// About

I read the papers.
Then I question them.

There's a gap between what ML research claims and what production systems actually do. Most writing about AI in finance lives on one side or the other. This is an attempt to sit in the middle.

// The site

Salty Syntax started as a way to think out loud. I spend a lot of time reading papers — arXiv, SSRN, conference proceedings — and a lot of time around systems that have to work under real constraints: regulatory pressure, latency requirements, adversarial conditions, messy data.

Most writing about AI either lives in academia (clean benchmarks, synthetic datasets, controlled conditions) or in industry marketing (everything works, everything scales, everything is ready). The interesting questions sit in neither place.

What does this architecture actually look like when a regulator asks you to explain it? What does this model do when the data distribution shifts mid-year? What did the paper leave out?

That's the territory. Financial systems because that's where I work and think. ML because that's the tool. The overlap is where almost all the interesting problems are right now.

// How pieces are written

Every claim traces back to something public — a paper, a regulator filing, an institutional report. Where I'm making an argument rather than reporting a finding, I try to be clear about that distinction. Sources are cited inline and listed at the end of each piece.

The goal isn't to be comprehensive. It's to be precise about one or two things per piece that are actually worth thinking about — and honest about what I don't know.

// What gets covered

Area Focus
LLMs in Finance Where language models add genuine signal versus where they add noise.

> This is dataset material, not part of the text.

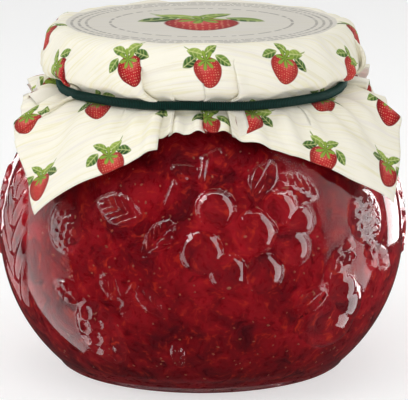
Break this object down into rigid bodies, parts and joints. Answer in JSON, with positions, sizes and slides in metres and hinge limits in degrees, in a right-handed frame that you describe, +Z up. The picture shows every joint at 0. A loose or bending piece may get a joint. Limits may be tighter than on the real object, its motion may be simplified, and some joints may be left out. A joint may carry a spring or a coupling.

Earnings NLP, RAG on regulatory text, sentiment extraction, and the benchmark problems nobody talks about.
Compliance AI AML architecture, communications surveillance, KYC automation, and explainability — the production problems that are harder than the detection problems.
Quant ML Systems Time series forecasting, graph networks for transaction data, agentic pipelines, and reinforcement learning in market environments.
Paper Breakdowns Recent arXiv and SSRN work read carefully, with the limitations named and the deployment implications drawn out.
Global Markets Cross-jurisdictional deployment, regulatory divergence across EU, UK, US, and APAC, and what that means for AI system design.